Pleasure Is The Point
When I go into sex without the expectation of an orgasm, it frees up so much mental bandwidth. It lets me stay in the moment with much more ease. This mindset actually makes it much more likely that I’ll experience an orgasm. It seems counterintuitive, but there’s lots of evidence that suggests that the more focused you are on the prize, the less likely you are to win it. I know, it’s so cruel.
Reducing the emphasis on orgasm also eliminates the sticky debate around which person is “responsible” for inducing it. Personally, I’m not fond of using that term in this context, because it connotes obligation. In a fully consensual encounter, no one is obligated to do anything. However, it may be worth a second thought if your partner doesn’t seem terribly concerned about your pleasure.
Too many factors contribute to reaching orgasm on any given occasion for the burden to fall on one person, myself or my partner. It’s completely okay to want most or all partnered encounters to involve an orgasm. It’s also okay if you’d like your partner to do the heavy lifting to get you there. The problem comes if your cheat yourself out of pleasure in pursuit of it, because that's the whole point of sex!
Differing Goals
For me, solo sex and partnered sex serve very different purposes. The former is the most reliable way for me to experience orgasm. It allows me to fully dive into sexual memories and fantasies, or occasionally porn.

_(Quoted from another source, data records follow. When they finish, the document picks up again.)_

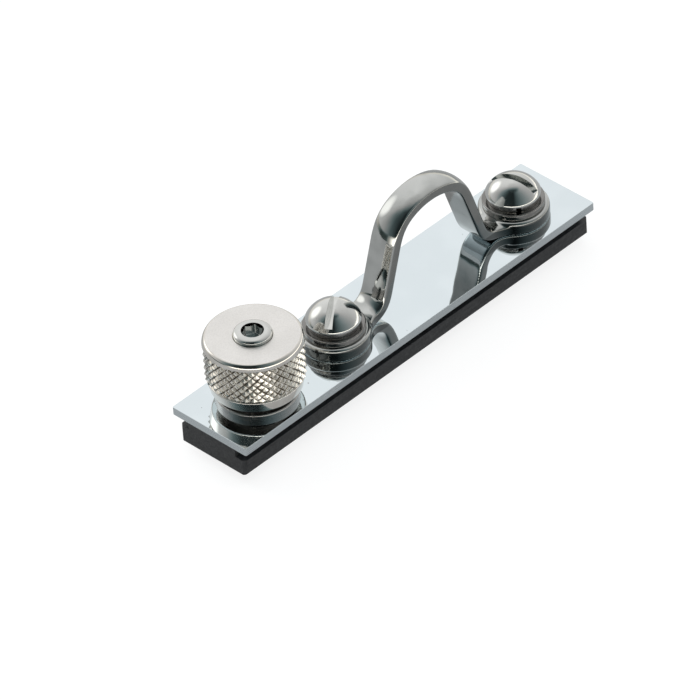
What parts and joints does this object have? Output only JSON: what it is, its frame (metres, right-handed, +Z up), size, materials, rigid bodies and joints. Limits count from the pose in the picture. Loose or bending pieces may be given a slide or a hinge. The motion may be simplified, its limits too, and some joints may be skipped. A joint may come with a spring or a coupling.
{
  "type": "track car",
  "caption": "Slide plate on a T-shaped slider for a slotted track, with a bent lead eye held by slotted screws and a sprung stop plunger under a knurled pull knob.",
  "frame": {"origin": "middle of the car's length and width, at the height of the plunger pin's tip, its lowest point", "axes": "+X along the track from the plunger end to the rear end, +Y across the car, +Z up out of the track"},
  "size_m": [0.11, 0.0222, 0.0372],
  "materials": {
    "mirror_steel": "mirror polished stainless sheet",
    "polished_steel": "polished stainless steel",
    "plain_steel": "turned or milled stainless steel",
    "spring_steel": "drawn stainless spring wire",
    "knob_plating": "bright nickel plating, satin on the top face",
    "black_acetal": "milled black acetal, slightly rough"
  },
  "bodies": {
    "car": {"slide_plate": "mirror_steel", "slider": "black_acetal", "tapped_bar": "plain_steel", "housing_nut": "plain_steel", "lead_eye": "polished_steel", "front_washer": "polished_steel", "rear_washer": "polished_steel", "front_lock_washer": "plain_steel", "rear_lock_washer": "plain_steel", "front_screw": "polished_steel", "rear_screw": "polished_steel", "plunger_housing": "plain_steel", "plunger_spring": "spring_steel"},
    "plunger": {"plunger_pin": "plain_steel"},
    "pull_knob": {"knob": "knob_plating", "knob_screw": "polished_steel"}
  },
  "joints": [
    {"name": "plunger_lift", "type": "slide", "parent": "car", "child": "plunger", "axis": [0, 0, 1], "range_m": [0, 0.005], "stiffness_N_per_m": 1200, "springref_m": -0.007, "deforming": ["plunger_spring"]},
    {"name": "knob_spin", "type": "hinge", "parent": "plunger", "child": "pull_knob", "pos_m": [-0.04, 0, 0.0216], "axis": [0, 0, 1], "continuous": true}
  ]
}
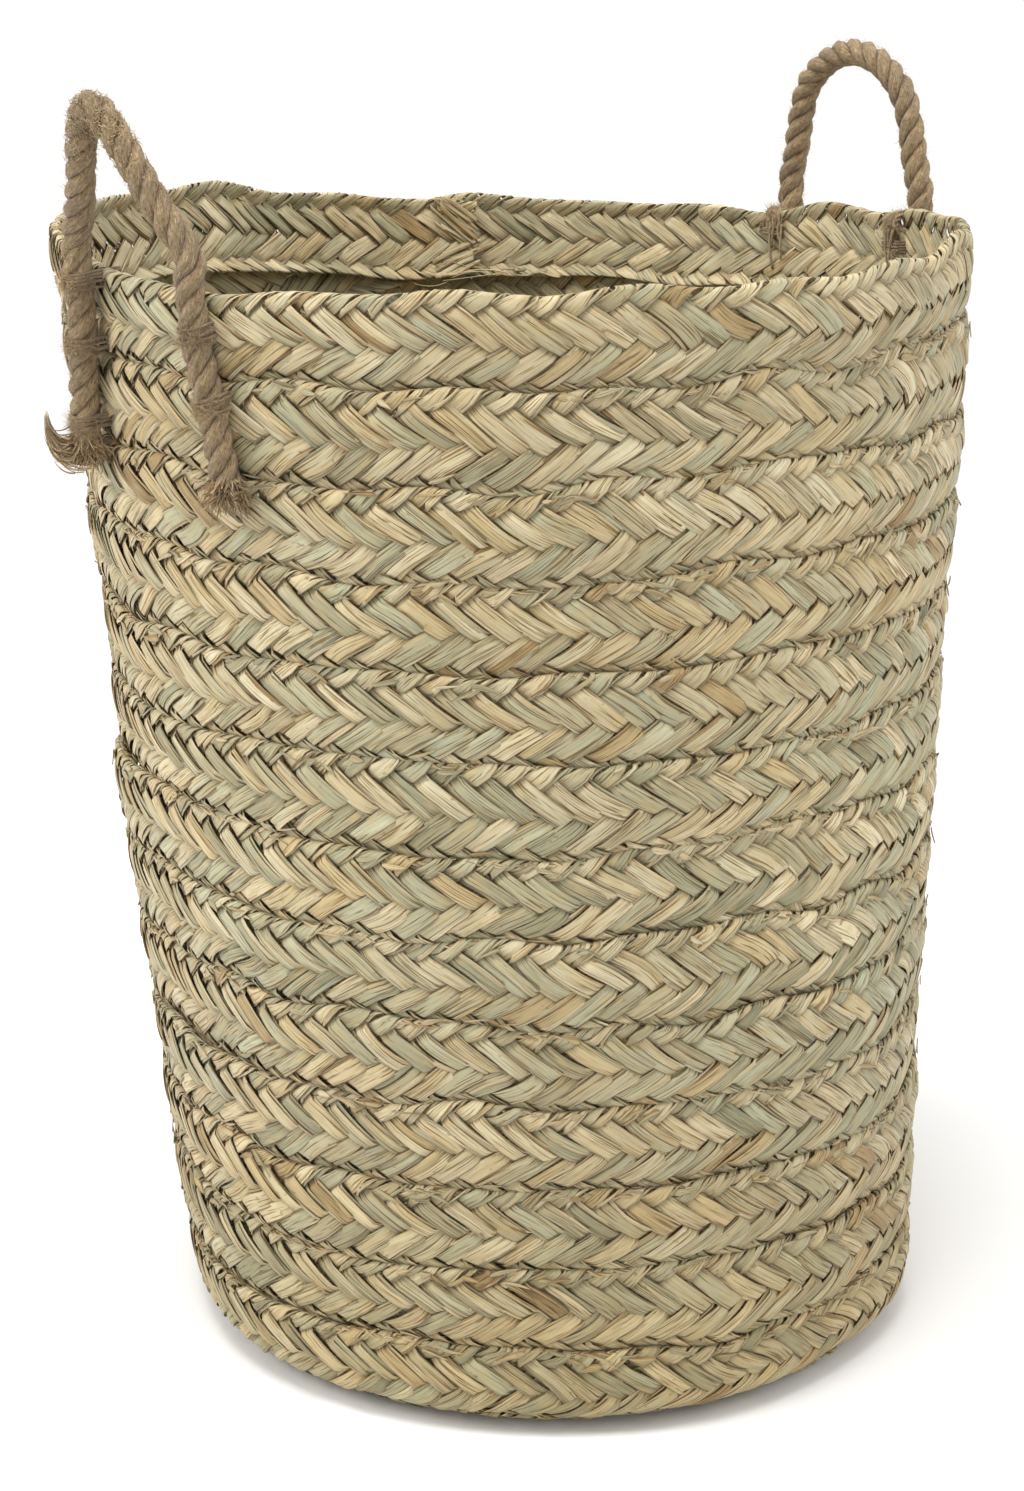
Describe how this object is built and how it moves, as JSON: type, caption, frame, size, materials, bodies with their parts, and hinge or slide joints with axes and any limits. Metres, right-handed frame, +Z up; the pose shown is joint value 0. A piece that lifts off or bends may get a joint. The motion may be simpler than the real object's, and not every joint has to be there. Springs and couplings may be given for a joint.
{
  "type": "storage basket",
  "caption": "Tall round open basket of braided seagrass strip wound and sewn edge to edge, tapering to a flat base, with two stand-up jute rope handles on the outside of the rim.",
  "frame": {"origin": "on the floor at the centre of the flat base, where the strip starts", "axes": "+Z up out of the mouth; -Y faces the viewer who sees one handle near on the left and the other far on the right; the hand-sewn wall leans a little towards -X as it rises"},
  "size_m": [0.3997, 0.399, 0.5717],
  "materials": {
    "seagrass_braid": "plaited dry seagrass leaf, grey-green to straw, satin, fibrous",
    "seagrass_braid_low": "the same plait where it is tanner, towards and under the base",
    "lacing_cord": "thin twisted brown leaf cord, dull",
    "jute_rope": "three-strand jute rope, hairy and matt",
    "jute_binding": "jute thread, matt, with loose hairs"
  },
  "bodies": {
    "basket": {"strip_start_fold": "seagrass_braid_low", "base_turn_1": "seagrass_braid_low", "base_turn_2": "seagrass_braid_low", "base_turn_3": "seagrass_braid_low", "base_turn_4": "seagrass_braid_low", "wall_turn_01": "seagrass_braid", "wall_turn_02": "seagrass_braid", "wall_turn_03": "seagrass_braid", "wall_turn_04": "seagrass_braid", "wall_turn_05": "seagrass_braid", "wall_turn_06": "seagrass_braid", "wall_turn_07": "seagrass_braid", "wall_turn_08": "seagrass_braid", "wall_turn_09": "seagrass_braid", "wall_turn_10": "seagrass_braid", "wall_turn_11": "seagrass_braid", "wall_turn_12": "seagrass_braid", "wall_turn_13": "seagrass_braid", "lacing_cord": "lacing_cord", "left_handle_rear_leg": "jute_rope", "left_rear_binding_1": "jute_binding", "left_rear_binding_2": "jute_binding", "left_rear_binding_3": "jute_binding", "left_handle_front_leg": "jute_rope", "left_front_binding_1": "jute_binding", "left_front_binding_2": "jute_binding", "right_handle_rear_leg": "jute_rope", "right_rear_binding_1": "jute_binding", "right_rear_binding_2": "jute_binding", "right_rear_binding_3": "jute_binding", "right_handle_front_leg": "jute_rope", "right_front_binding_1": "jute_binding", "right_front_binding_2": "jute_binding", "right_front_binding_3": "jute_binding"},
    "left_handle": {"left_handle_loop": "jute_rope"},
    "right_handle": {"right_handle_loop": "jute_rope"}
  },
  "joints": [
    {"name": "left_handle_bend", "type": "hinge", "parent": "basket", "child": "left_handle", "pos_m": [-0.16771, -0.14042, 0.5055], "axis": [0.6884, -0.7254, 0], "range_deg": [-107, 93], "stiffness_Nm_per_rad": 0.06},
    {"name": "right_handle_bend", "type": "hinge", "parent": "basket", "child": "right_handle", "pos_m": [0.14411, 0.1186, 0.5045], "axis": [-0.5864, 0.81, 0], "range_deg": [-88, 112], "stiffness_Nm_per_rad": 0.06}
  ]
}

I can indulge myself at virtually any moment I’d like, and be completely un-self-conscious. This is why I tend to masturbate just as frequently when I’m in a relationship as I do when I’m single. It has distinct benefits and pleasures.
When I’m with a partner, I’m attuned to all of the beautiful sensations I'm receiving. I focus on the affection I have for my partner. I get creative with techniques, positions, and toy use. I tune in to the input from each and every sense. Sometimes I come, and sometimes I don’t. But I never let myself become hyper-focused on it.
My best advice is to let orgasm be the cherry on top of an already delightful sex sundae. In my experience, that’s a win-win situation every time.